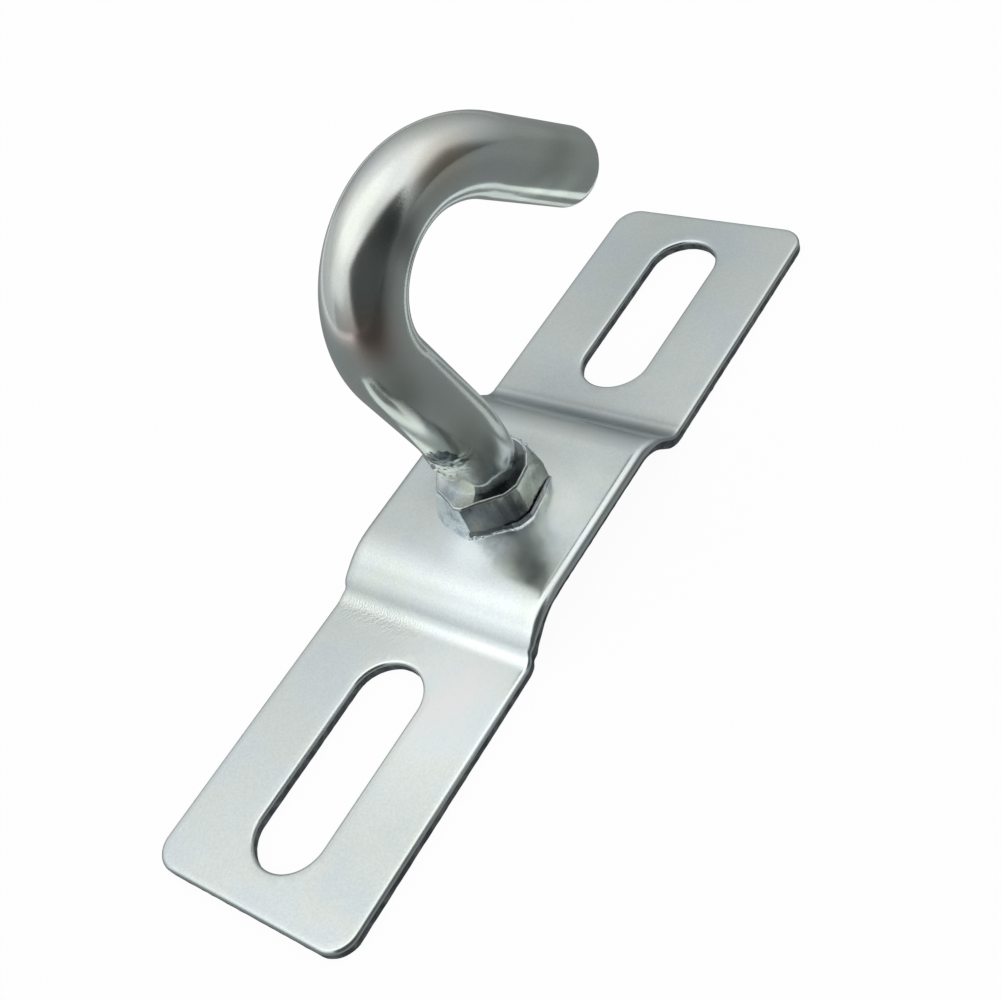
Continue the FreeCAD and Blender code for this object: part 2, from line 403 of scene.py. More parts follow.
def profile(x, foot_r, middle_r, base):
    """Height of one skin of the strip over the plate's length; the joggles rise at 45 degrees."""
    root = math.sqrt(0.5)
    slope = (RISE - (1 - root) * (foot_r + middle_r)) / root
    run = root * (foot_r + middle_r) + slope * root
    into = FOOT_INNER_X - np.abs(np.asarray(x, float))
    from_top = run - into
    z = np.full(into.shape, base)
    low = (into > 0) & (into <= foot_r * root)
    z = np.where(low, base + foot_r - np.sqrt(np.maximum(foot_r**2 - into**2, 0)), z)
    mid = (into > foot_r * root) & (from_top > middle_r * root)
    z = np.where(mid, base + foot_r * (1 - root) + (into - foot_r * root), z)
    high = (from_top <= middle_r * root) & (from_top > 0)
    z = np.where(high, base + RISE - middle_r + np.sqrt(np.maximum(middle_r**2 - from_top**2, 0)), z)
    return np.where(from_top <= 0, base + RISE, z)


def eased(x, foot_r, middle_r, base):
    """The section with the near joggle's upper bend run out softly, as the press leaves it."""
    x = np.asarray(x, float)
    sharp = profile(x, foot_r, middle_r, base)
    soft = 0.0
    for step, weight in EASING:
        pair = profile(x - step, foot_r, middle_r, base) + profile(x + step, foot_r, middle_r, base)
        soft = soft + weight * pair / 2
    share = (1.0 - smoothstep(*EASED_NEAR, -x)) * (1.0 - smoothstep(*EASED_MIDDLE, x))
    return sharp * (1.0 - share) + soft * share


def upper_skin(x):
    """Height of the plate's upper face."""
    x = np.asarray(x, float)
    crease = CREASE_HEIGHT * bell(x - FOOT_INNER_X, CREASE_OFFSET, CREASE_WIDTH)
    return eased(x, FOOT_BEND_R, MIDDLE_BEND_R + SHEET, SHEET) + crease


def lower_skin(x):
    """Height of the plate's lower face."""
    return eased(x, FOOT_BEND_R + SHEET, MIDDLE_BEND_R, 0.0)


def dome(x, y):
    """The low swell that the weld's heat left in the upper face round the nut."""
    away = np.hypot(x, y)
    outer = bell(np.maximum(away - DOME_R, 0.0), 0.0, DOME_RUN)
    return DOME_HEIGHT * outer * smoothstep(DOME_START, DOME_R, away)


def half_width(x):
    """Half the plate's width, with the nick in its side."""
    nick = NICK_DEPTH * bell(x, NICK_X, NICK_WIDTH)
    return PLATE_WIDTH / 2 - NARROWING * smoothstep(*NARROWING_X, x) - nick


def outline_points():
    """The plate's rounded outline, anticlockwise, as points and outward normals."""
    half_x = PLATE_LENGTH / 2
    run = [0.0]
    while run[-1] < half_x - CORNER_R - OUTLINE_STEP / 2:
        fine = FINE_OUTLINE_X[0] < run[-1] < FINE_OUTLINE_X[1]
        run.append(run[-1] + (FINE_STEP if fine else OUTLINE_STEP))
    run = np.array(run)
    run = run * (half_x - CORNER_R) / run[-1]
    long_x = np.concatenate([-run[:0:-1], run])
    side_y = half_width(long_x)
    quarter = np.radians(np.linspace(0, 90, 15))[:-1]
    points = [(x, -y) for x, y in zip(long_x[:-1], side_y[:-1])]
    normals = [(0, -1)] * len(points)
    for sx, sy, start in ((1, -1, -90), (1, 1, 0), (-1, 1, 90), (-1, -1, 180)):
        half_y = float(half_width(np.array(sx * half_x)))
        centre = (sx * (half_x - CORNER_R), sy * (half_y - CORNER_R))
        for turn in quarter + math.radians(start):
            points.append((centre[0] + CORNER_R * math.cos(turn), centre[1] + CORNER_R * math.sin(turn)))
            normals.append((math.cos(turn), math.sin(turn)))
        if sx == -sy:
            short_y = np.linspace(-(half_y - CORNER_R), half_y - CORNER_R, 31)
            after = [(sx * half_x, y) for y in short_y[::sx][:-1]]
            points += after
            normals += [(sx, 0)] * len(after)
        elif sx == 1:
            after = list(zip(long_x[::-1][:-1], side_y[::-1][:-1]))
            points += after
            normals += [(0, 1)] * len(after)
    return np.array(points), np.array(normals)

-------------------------

### PROMPT
Return all of the data word for word.

### FULL RESPONSE
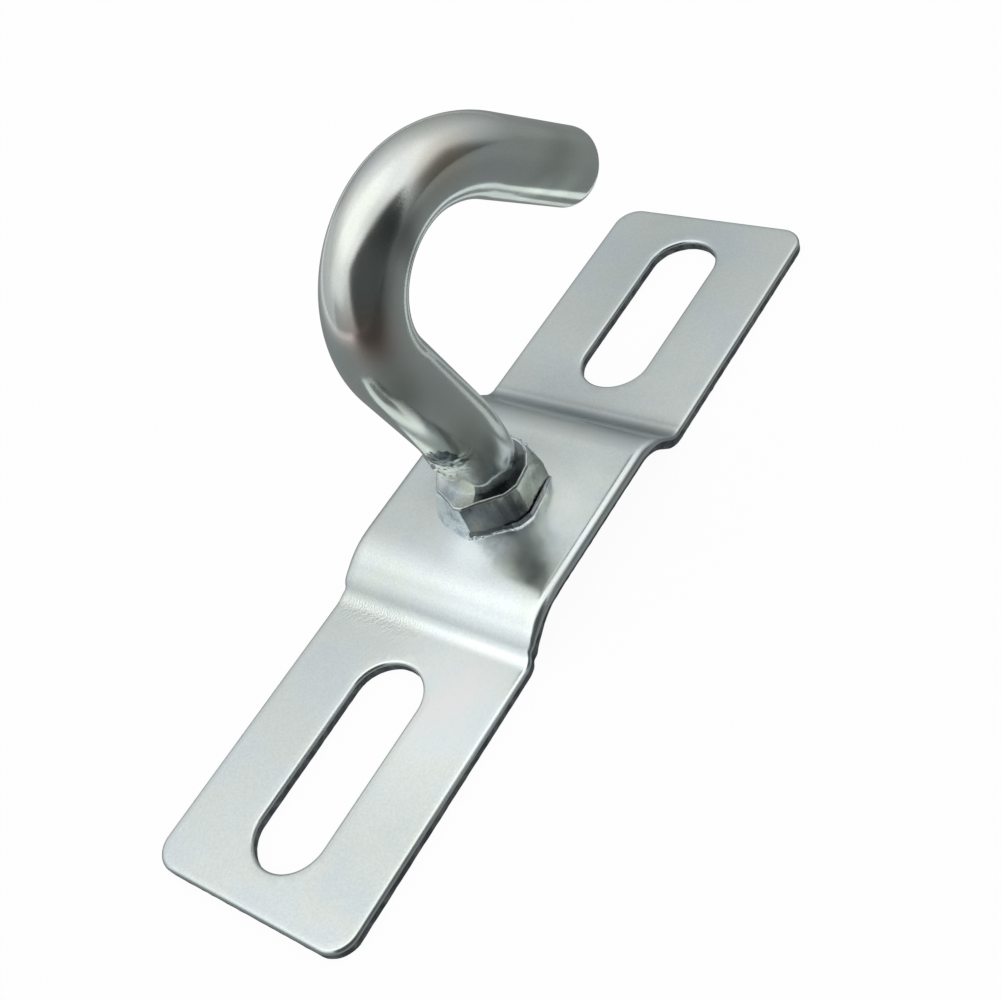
Continue the FreeCAD and Blender code for this object: part 2, from line 403 of scene.py. More parts follow.
def profile(x, foot_r, middle_r, base):
    """Height of one skin of the strip over the plate's length; the joggles rise at 45 degrees."""
    root = math.sqrt(0.5)
    slope = (RISE - (1 - root) * (foot_r + middle_r)) / root
    run = root * (foot_r + middle_r) + slope * root
    into = FOOT_INNER_X - np.abs(np.asarray(x, float))
    from_top = run - into
    z = np.full(into.shape, base)
    low = (into > 0) & (into <= foot_r * root)
    z = np.where(low, base + foot_r - np.sqrt(np.maximum(foot_r**2 - into**2, 0)), z)
    mid = (into > foot_r * root) & (from_top > middle_r * root)
    z = np.where(mid, base + foot_r * (1 - root) + (into - foot_r * root), z)
    high = (from_top <= middle_r * root) & (from_top > 0)
    z = np.where(high, base + RISE - middle_r + np.sqrt(np.maximum(middle_r**2 - from_top**2, 0)), z)
    return np.where(from_top <= 0, base + RISE, z)


def eased(x, foot_r, middle_r, base):
    """The section with the near joggle's upper bend run out softly, as the press leaves it."""
    x = np.asarray(x, float)
    sharp = profile(x, foot_r, middle_r, base)
    soft = 0.0
    for step, weight in EASING:
        pair = profile(x - step, foot_r, middle_r, base) + profile(x + step, foot_r, middle_r, base)
        soft = soft + weight * pair / 2
    share = (1.0 - smoothstep(*EASED_NEAR, -x)) * (1.0 - smoothstep(*EASED_MIDDLE, x))
    return sharp * (1.0 - share) + soft * share


def upper_skin(x):
    """Height of the plate's upper face."""
    x = np.asarray(x, float)
    crease = CREASE_HEIGHT * bell(x - FOOT_INNER_X, CREASE_OFFSET, CREASE_WIDTH)
    return eased(x, FOOT_BEND_R, MIDDLE_BEND_R + SHEET, SHEET) + crease


def lower_skin(x):
    """Height of the plate's lower face."""
    return eased(x, FOOT_BEND_R + SHEET, MIDDLE_BEND_R, 0.0)


def dome(x, y):
    """The low swell that the weld's heat left in the upper face round the nut."""
    away = np.hypot(x, y)
    outer = bell(np.maximum(away - DOME_R, 0.0), 0.0, DOME_RUN)
    return DOME_HEIGHT * outer * smoothstep(DOME_START, DOME_R, away)


def half_width(x):
    """Half the plate's width, with the nick in its side."""
    nick = NICK_DEPTH * bell(x, NICK_X, NICK_WIDTH)
    return PLATE_WIDTH / 2 - NARROWING * smoothstep(*NARROWING_X, x) - nick


def outline_points():
    """The plate's rounded outline, anticlockwise, as points and outward normals."""
    half_x = PLATE_LENGTH / 2
    run = [0.0]
    while run[-1] < half_x - CORNER_R - OUTLINE_STEP / 2:
        fine = FINE_OUTLINE_X[0] < run[-1] < FINE_OUTLINE_X[1]
        run.append(run[-1] + (FINE_STEP if fine else OUTLINE_STEP))
    run = np.array(run)
    run = run * (half_x - CORNER_R) / run[-1]
    long_x = np.concatenate([-run[:0:-1], run])
    side_y = half_width(long_x)
    quarter = np.radians(np.linspace(0, 90, 15))[:-1]
    points = [(x, -y) for x, y in zip(long_x[:-1], side_y[:-1])]
    normals = [(0, -1)] * len(points)
    for sx, sy, start in ((1, -1, -90), (1, 1, 0), (-1, 1, 90), (-1, -1, 180)):
        half_y = float(half_width(np.array(sx * half_x)))
        centre = (sx * (half_x - CORNER_R), sy * (half_y - CORNER_R))
        for turn in quarter + math.radians(start):
            points.append((centre[0] + CORNER_R * math.cos(turn), centre[1] + CORNER_R * math.sin(turn)))
            normals.append((math.cos(turn), math.sin(turn)))
        if sx == -sy:
            short_y = np.linspace(-(half_y - CORNER_R), half_y - CORNER_R, 31)
            after = [(sx * half_x, y) for y in short_y[::sx][:-1]]
            points += after
            normals += [(sx, 0)] * len(after)
        elif sx == 1:
            after = list(zip(long_x[::-1][:-1], side_y[::-1][:-1]))
            points += after
            normals += [(0, 1)] * len(after)
    return np.array(points), np.array(normals)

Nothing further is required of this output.